I write, because I want to be a better person. There’s nothing harder than looking at yourself squarely in the metaphysical mirror and really asking yourself what you want to be, who you are, and why you do what you do. I write to explore myself and to figure out what I want and who I am.

I write, because I love ideas. Writing helps me think. I love thinking about new ideas, about shifting our imaginations towards different ways of conceptualizing the way we work, why we do what we do, and the physical, tangible places and spaces we live in. (Oh that’s right: my day job, in architecture / urbanism / design). I love capturing a thought or an idea into an “ah-HA!” memo to myself, even if the memo becomes an impossible-to-read post-it note that sits unreadable next to my bed, because I was too tired to turn the light on in the middle of the night and the markings on said post-it end up being completely illegible.

I write because if I don’t, I can’t sleep at night.
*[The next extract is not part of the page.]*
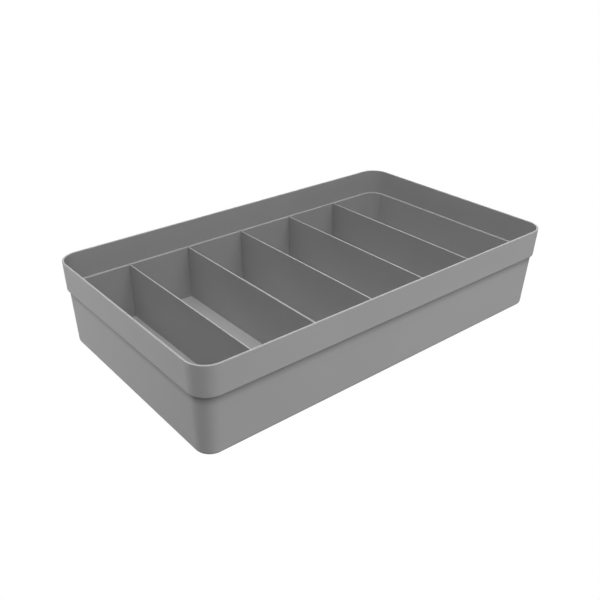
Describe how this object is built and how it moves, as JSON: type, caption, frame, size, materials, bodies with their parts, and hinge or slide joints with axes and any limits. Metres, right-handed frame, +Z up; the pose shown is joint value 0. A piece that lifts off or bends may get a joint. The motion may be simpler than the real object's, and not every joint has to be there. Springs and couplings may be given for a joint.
{
  "type": "drawer organizer insert",
  "caption": "Open-topped rectangular drawer tray with rounded corners, an outward stepped upper band, and thin upright dividers that lift out to leave equal compartments.",
  "frame": {"origin": "middle of the tray's flat underside", "axes": "+X along the tray's length, +Y across it, along the dividers, +Z up out of the tray's mouth"},
  "size_m": [0.4, 0.231, 0.082],
  "materials": {
    "tray_plastic": "neutral mid grey, injection moulded, fine matte texture",
    "divider_plastic": "neutral mid grey, injection moulded, fine matte texture"
  },
  "bodies": {
    "tray_body": {"tray": "tray_plastic"},
    "divider_1_body": {"divider_1": "divider_plastic"},
    "divider_2_body": {"divider_2": "divider_plastic"},
    "divider_3_body": {"divider_3": "divider_plastic"},
    "divider_4_body": {"divider_4": "divider_plastic"},
    "divider_5_body": {"divider_5": "divider_plastic"}
  },
  "joints": [
    {"name": "divider_1_lift", "type": "slide", "parent": "tray_body", "child": "divider_1_body", "axis": [0, 0, 1], "range_m": [0, 0.085]},
    {"name": "divider_2_lift", "type": "slide", "parent": "tray_body", "child": "divider_2_body", "axis": [0, 0, 1], "range_m": [0, 0.085]},
    {"name": "divider_3_lift", "type": "slide", "parent": "tray_body", "child": "divider_3_body", "axis": [0, 0, 1], "range_m": [0, 0.085]},
    {"name": "divider_4_lift", "type": "slide", "parent": "tray_body", "child": "divider_4_body", "axis": [0, 0, 1], "range_m": [0, 0.085]},
    {"name": "divider_5_lift", "type": "slide", "parent": "tray_body", "child": "divider_5_body", "axis": [0, 0, 1], "range_m": [0, 0.085]}
  ]
}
I often wake up in the middle of the night thinking of new ideas, stories, and things to share. My family is all-too-familiar with my 3AM emails and text messages (thank goodness for “silent” on cell phones).  I sometimes sit up for hours at night, reading by myself, mulling over new ideas.  If I don’t write it down, I’d be up all night, churning, wondering and thinking.

I write, because writing well is a great form of listening. If I’ve done my research and looked carefully and critically someone else’s work, the act of responding, through writing or listening, means that you’ve heard someone else’s ideas.  By meditating over the concepts and presentations of others, you can push yourself and others to develop new connections, possibilities and ideas. Much of the writing I do is not possible without the help and inspiration of others.

I write, because I have things to say and ideas to share. We are meant to be connected to each other, and writing, speaking, talking, laughing and drawing are some of the ways in which we share ideas. I love sharing my ideas and my thinking. And I hope that you, readers, find some use in what I say and why I do what I do.